Minnesota Agriculture Commissioner Thom Petersen today released the annual list of top Minnesota dairy herds with low somatic cell counts (SCC). Somatic cell count is a key indicator of milk quality – a lower SCC count is better for cheese production and a longer shelf life for bottled milk.
In honor of National Dairy Month, 93 Minnesota dairy farms are being recognized for their superior herd management skills by achieving an average SCC of under 100,000.
“I’m honored to recognize these dairies for their dedication to quality and excellence,” Petersen said. “Minnesota’s dairy farmers provide the state and the world with high quality, wholesome dairy products for us all to enjoy.”

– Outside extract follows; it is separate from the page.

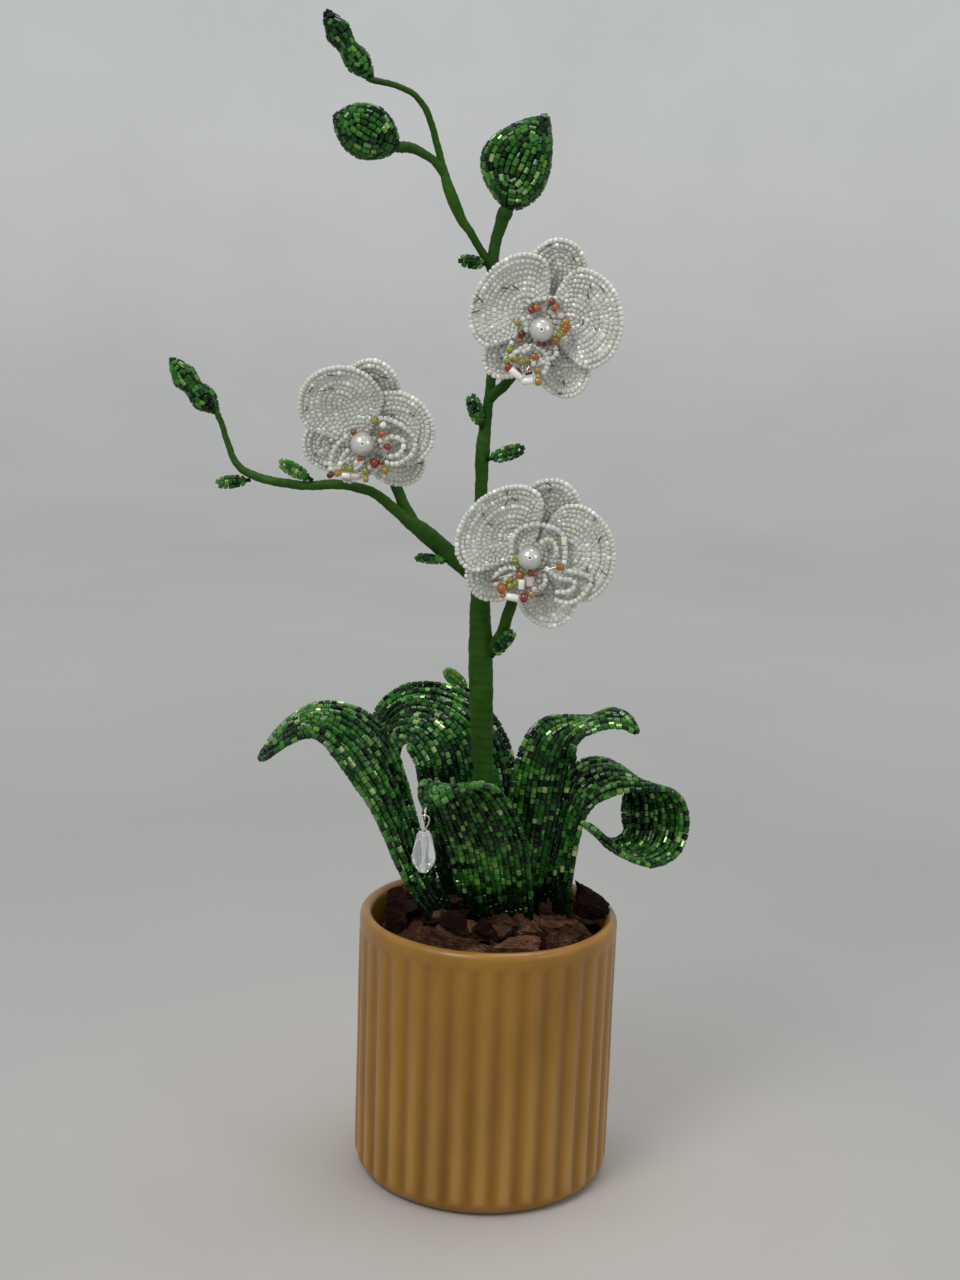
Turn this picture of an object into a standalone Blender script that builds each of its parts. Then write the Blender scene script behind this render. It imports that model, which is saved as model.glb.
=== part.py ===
"""Beaded orchid in a fluted ceramic pot.

Frame: origin at the centre of the pot's underside, +Z up, -Y the front of the
plant (the side its flowers face), +X to the right of someone facing the front.
Lengths below are millimetres; the model is built in metres.
"""
import bpy
import bmesh
import math
import random
from mathutils import Vector

MM = 0.001
GAP = 0.3                     # clearance kept between touching pieces

# ---- pot -------------------------------------------------------------------
POT_H = 96.0
POT_R = 46.0                  # over the crests of the flutes
POT_WALL = 4.5
POT_FLOOR = 8.0
FLUTES = 34
FLUTE_DEPTH = 1.0
RIM_BAND = 4.0                # plain band above the flutes
FILL_TOP = 84.0               # top of the block that holds the stem
STEM_SOCKET_R = 4.8
STEM_SOCKET_DEPTH = 26.0

# ---- beadwork --------------------------------------------------------------
LEAF_T = 1.8                  # a beaded leaf is one bead thick
PETAL_T = 1.2
# overlapping petals and sepals stand one behind the other
LIFT = {"sepal_left": -2.6, "sepal_right": -0.8, "sepal_top": 0.4, "petal_right": 3.0, "petal_left": 4.8}
FLOWER_CUP = 6.5              # how far a petal's edge comes forward
PEARL_R = 4.0

# ---- stems: x, y, z, radius --------------------------------------------------
MAIN_STEM = [(-2, 0, 59, 3.4), (-2.5, 0, 97, 3.5), (-3.5, 0, 142, 3.5), (-4.5, 0, 157, 3.8),
             (-6, 0, 185, 4.3), (-7, 0, 207, 3.5), (-7.5, 1, 222, 2.9), (-8, 2, 245, 2.2),
             (-8, 2, 260, 2.5), (-7, 1, 272, 1.8), (-6, 0, 284, 1.7), (-5.5, 2, 297, 1.8),
             (-6, 3, 310, 1.9), (-6.8, 2.5, 323, 2.0), (-6, 2.5, 330, 1.9), (-4.4, 1, 336, 2.2),
             (-3.2, 0, 339.4, 2.5)]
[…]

Although somatic cells occur naturally and are not a food safety concern, dairy farmers monitor them because they can be used as a measure of the health of their cows. Processors also pay a premium for milk with low counts. A farmer whose herd has a very low count can receive a higher price per hundredweight compared to a farmer whose herd average is high.
Minnesota Department of Agriculture and University of Minnesota dairy experts have worked with the state’s dairy farmers for 20 years to lower somatic cell counts. When the initiative began in 2003, the herds honored that year included those with SCC averages as high as 144,000, compared to the current goal of obtaining a SCC under 100,000.